Pros
Moved towards modern technologies and architectures. Benefits on par with job market. Large corporate users/customer base.
Cons
Work life balance is a thing of the past. Pay is half of market rates. Development senior leadership is overly frugal and inexperienced; they set unrealistic goals with no objective reasoning and then blame/punish the productive roles for failing to meet them. Development senior leadership is only concerned with getting something on the product listing; no regard for quality or product viability. Development senior leadership greenlights projects that aren’t ready and short-circuits their own product lifecycle processes, leading to serious delays from research.
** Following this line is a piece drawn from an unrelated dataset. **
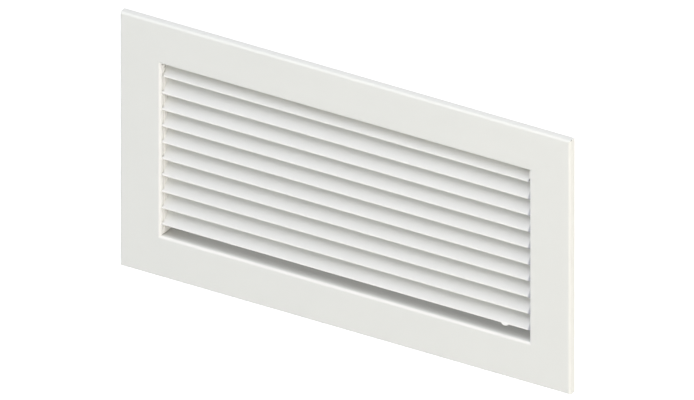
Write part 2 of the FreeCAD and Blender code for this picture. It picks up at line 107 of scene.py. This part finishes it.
def make_powder_coat():
    """Skin of a baked powder coat: cloudy tone, orange peel and a gloss that varies with it."""
    group, start, end = new_group(
        "powder_coat",
        [
            ("Vector", "NodeSocketVector", None),
            ("White", "NodeSocketColor", FACE_WHITE),
            ("Shade", "NodeSocketColor", FACE_SHADE),
            ("Peel Scale", "NodeSocketFloat", 650),
            ("Gloss Low", "NodeSocketFloat", 0.34),
            ("Gloss High", "NodeSocketFloat", 0.44),
        ],
        [
            ("Color", "NodeSocketColor"),
            ("Roughness", "NodeSocketFloat"),
            ("Height", "NodeSocketFloat"),
        ],
    )
    link = group.links.new
    cloud = add_node(group, "ShaderNodeTexNoise", Scale=14, Detail=3)
    peel = add_node(group, "ShaderNodeTexNoise", Detail=2, Roughness=0.4)
    tone = add_node(group, "ShaderNodeMix", data_type="RGBA")
    gloss = add_node(group, "ShaderNodeMapRange", From_Min=0.3, From_Max=0.7)
    link(start.outputs["Vector"], cloud.inputs["Vector"])
    link(start.outputs["Vector"], peel.inputs["Vector"])
    link(start.outputs["Peel Scale"], peel.inputs["Scale"])
    link(cloud.outputs["Fac"], tone.inputs["Factor"])
    link(start.outputs["White"], tone.inputs["A"])
    link(start.outputs["Shade"], tone.inputs["B"])
    link(peel.outputs["Fac"], gloss.inputs["Value"])
    link(start.outputs["Gloss Low"], gloss.inputs["To Min"])
    link(start.outputs["Gloss High"], gloss.inputs["To Max"])
    link(tone.outputs["Result"], end.inputs["Color"])
    link(gloss.outputs["Result"], end.inputs["Roughness"])
    link(peel.outputs["Fac"], end.inputs["Height"])
    return group


powder_coat = make_powder_coat()


def new_material(name):
    """Material with only a Principled shader, and that shader."""
    material = bpy.data.materials.new(name)
    material.use_nodes = True
    return material, material.node_tree, material.node_tree.nodes["Principled BSDF"]


def add_ramp(tree, value, change):
    """Mask that goes smoothly from 0 at the change's first value to 1 at its second."""
    ramp = add_node(tree, "ShaderNodeMapRange", interpolation_type="SMOOTHSTEP")
    ramp.inputs["From Min"].default_value = change[0]
    ramp.inputs["From Max"].default_value = change[1]
    tree.links.new(value, ramp.inputs["Value"])
    return ramp.outputs["Result"]


def add_math(tree, operation, first, second):
    """Math node. Each of its two values is a socket or a number."""
    made = add_node(tree, "ShaderNodeMath", operation=operation)
    for number, source in enumerate((first, second)):
        if isinstance(source, (int, float)):
            made.inputs[number].default_value = source
        else:
            tree.links.new(source, made.inputs[number])
    return made.outputs["Value"]


def overlap(tree, *masks):
    """Mask of the surface where all the masks given meet."""
    shared = masks[0]
    for mask in masks[1:]:
        shared = add_math(tree, "MULTIPLY", shared, mask)
    return shared


def tint_where(tree, shader, mask, color):
    """Lay a colour over the shader's base colour where a mask is above 0."""
    base = shader.inputs["Base Color"].links[0].from_socket
    layer = add_node(tree, "ShaderNodeMix", data_type="RGBA")
    layer.inputs["B"].default_value = color
    tree.links.new(mask, layer.inputs["Factor"])
    tree.links.new(base, layer.inputs["A"])
    tree.links.new(layer.outputs["Result"], shader.inputs["Base Color"])


def add_bump(tree, height, shader, strength, distance):
    """Raise the surface by a height socket."""
    bump = add_node(tree, "ShaderNodeBump", Strength=strength, Distance=distance)
    tree.links.new(height, bump.inputs["Height"])
    tree.links.new(bump.outputs["Normal"], shader.inputs["Normal"])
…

Development senior leadership is completely inflexible about product release dates for literally no reason other than to get products listed as fast as possible, leading to release of unusable software. All members of leadership constantly make bad decisions for short term gains because they are using their roles as a springboard into higher leadership and leave before they face any consequences. Product Managers have their own reporting line so they have completely different goals and success criteria not aligned with their development teams. Product Managers have no scrum training nor experience, don’t come to scrum ceremonies. Development managers who are brand new to the company think senior developers are inept because they haven’t quit already, don’t consult them on major decisions, and then blame them when everything backfires. Development managers have no B2B nor enterprise software experience, and fail to recognize the inherent complexity.